- [JOB]:
Write out the data below in full. Keep it exact.

- [DATA]:
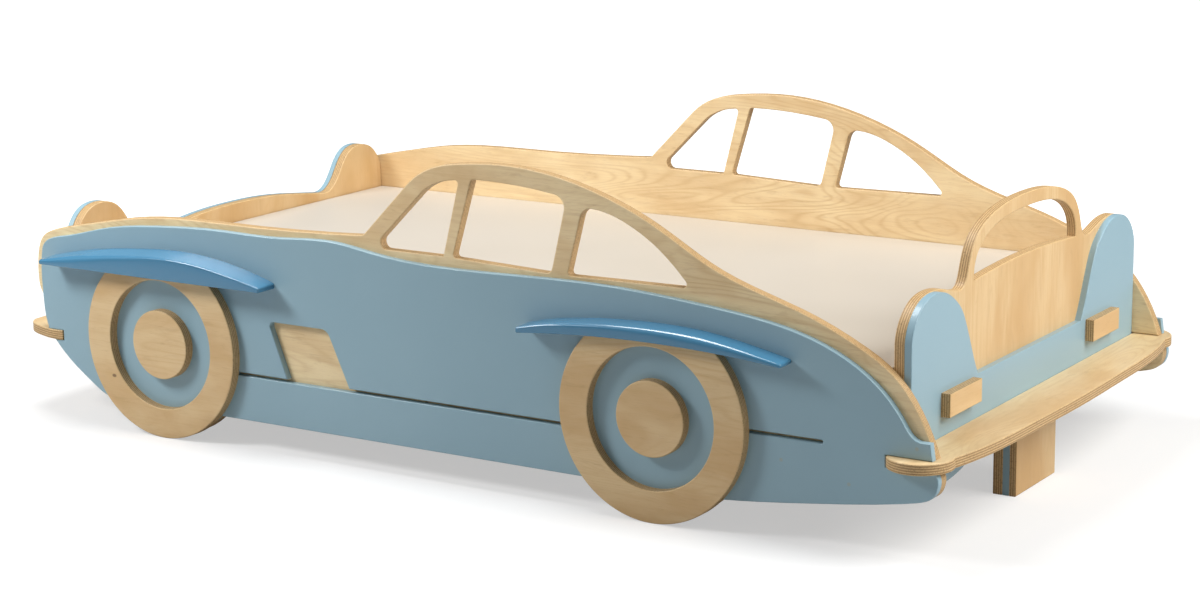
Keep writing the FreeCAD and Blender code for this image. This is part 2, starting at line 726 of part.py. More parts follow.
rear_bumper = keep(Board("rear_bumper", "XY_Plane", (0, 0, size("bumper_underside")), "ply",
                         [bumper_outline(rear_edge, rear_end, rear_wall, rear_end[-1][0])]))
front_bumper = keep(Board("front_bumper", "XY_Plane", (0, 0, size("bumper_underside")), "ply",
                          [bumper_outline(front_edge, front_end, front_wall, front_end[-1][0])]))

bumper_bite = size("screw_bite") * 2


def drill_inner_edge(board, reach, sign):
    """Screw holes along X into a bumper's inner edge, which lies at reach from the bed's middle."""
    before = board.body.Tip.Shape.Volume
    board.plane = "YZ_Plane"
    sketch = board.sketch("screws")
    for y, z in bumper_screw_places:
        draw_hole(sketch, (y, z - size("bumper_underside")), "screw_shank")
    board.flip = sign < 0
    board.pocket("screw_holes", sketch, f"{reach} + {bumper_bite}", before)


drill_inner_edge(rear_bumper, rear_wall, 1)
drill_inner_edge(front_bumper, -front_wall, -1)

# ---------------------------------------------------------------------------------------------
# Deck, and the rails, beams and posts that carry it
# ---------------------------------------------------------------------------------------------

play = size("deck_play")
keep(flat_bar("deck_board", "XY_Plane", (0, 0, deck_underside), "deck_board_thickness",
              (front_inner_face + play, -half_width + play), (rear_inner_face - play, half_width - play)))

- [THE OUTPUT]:
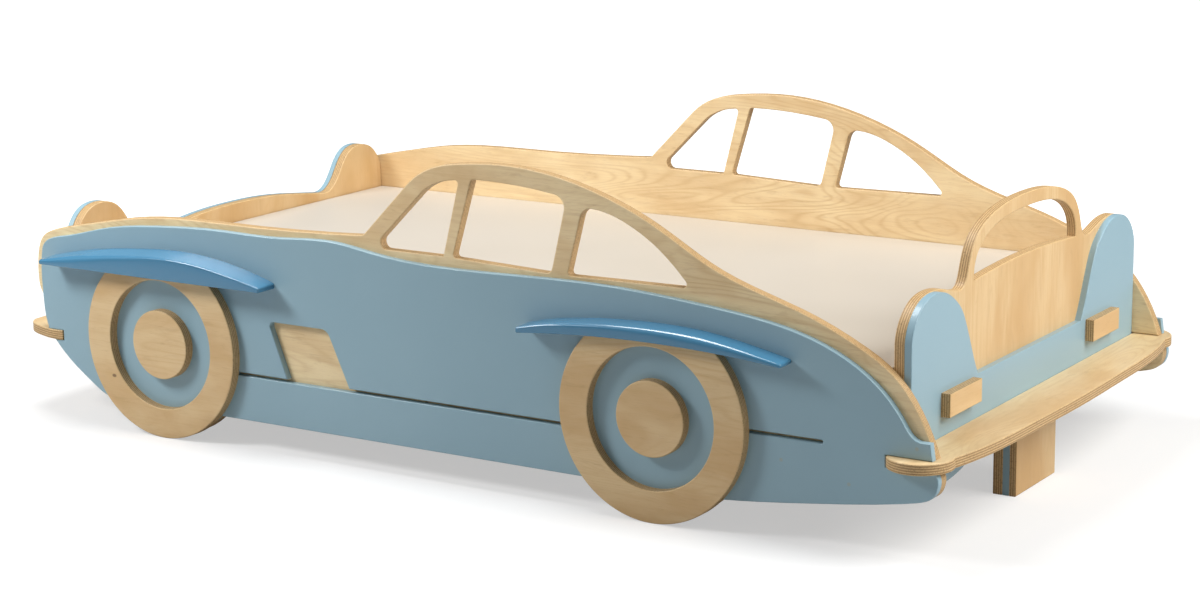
Keep writing the FreeCAD and Blender code for this image. This is part 2, starting at line 726 of part.py. More parts follow.
rear_bumper = keep(Board("rear_bumper", "XY_Plane", (0, 0, size("bumper_underside")), "ply",
                         [bumper_outline(rear_edge, rear_end, rear_wall, rear_end[-1][0])]))
front_bumper = keep(Board("front_bumper", "XY_Plane", (0, 0, size("bumper_underside")), "ply",
                          [bumper_outline(front_edge, front_end, front_wall, front_end[-1][0])]))

bumper_bite = size("screw_bite") * 2


def drill_inner_edge(board, reach, sign):
    """Screw holes along X into a bumper's inner edge, which lies at reach from the bed's middle."""
    before = board.body.Tip.Shape.Volume
    board.plane = "YZ_Plane"
    sketch = board.sketch("screws")
    for y, z in bumper_screw_places:
        draw_hole(sketch, (y, z - size("bumper_underside")), "screw_shank")
    board.flip = sign < 0
    board.pocket("screw_holes", sketch, f"{reach} + {bumper_bite}", before)


drill_inner_edge(rear_bumper, rear_wall, 1)
drill_inner_edge(front_bumper, -front_wall, -1)

# ---------------------------------------------------------------------------------------------
# Deck, and the rails, beams and posts that carry it
# ---------------------------------------------------------------------------------------------

play = size("deck_play")
keep(flat_bar("deck_board", "XY_Plane", (0, 0, deck_underside), "deck_board_thickness",
              (front_inner_face + play, -half_width + play), (rear_inner_face - play, half_width - play)))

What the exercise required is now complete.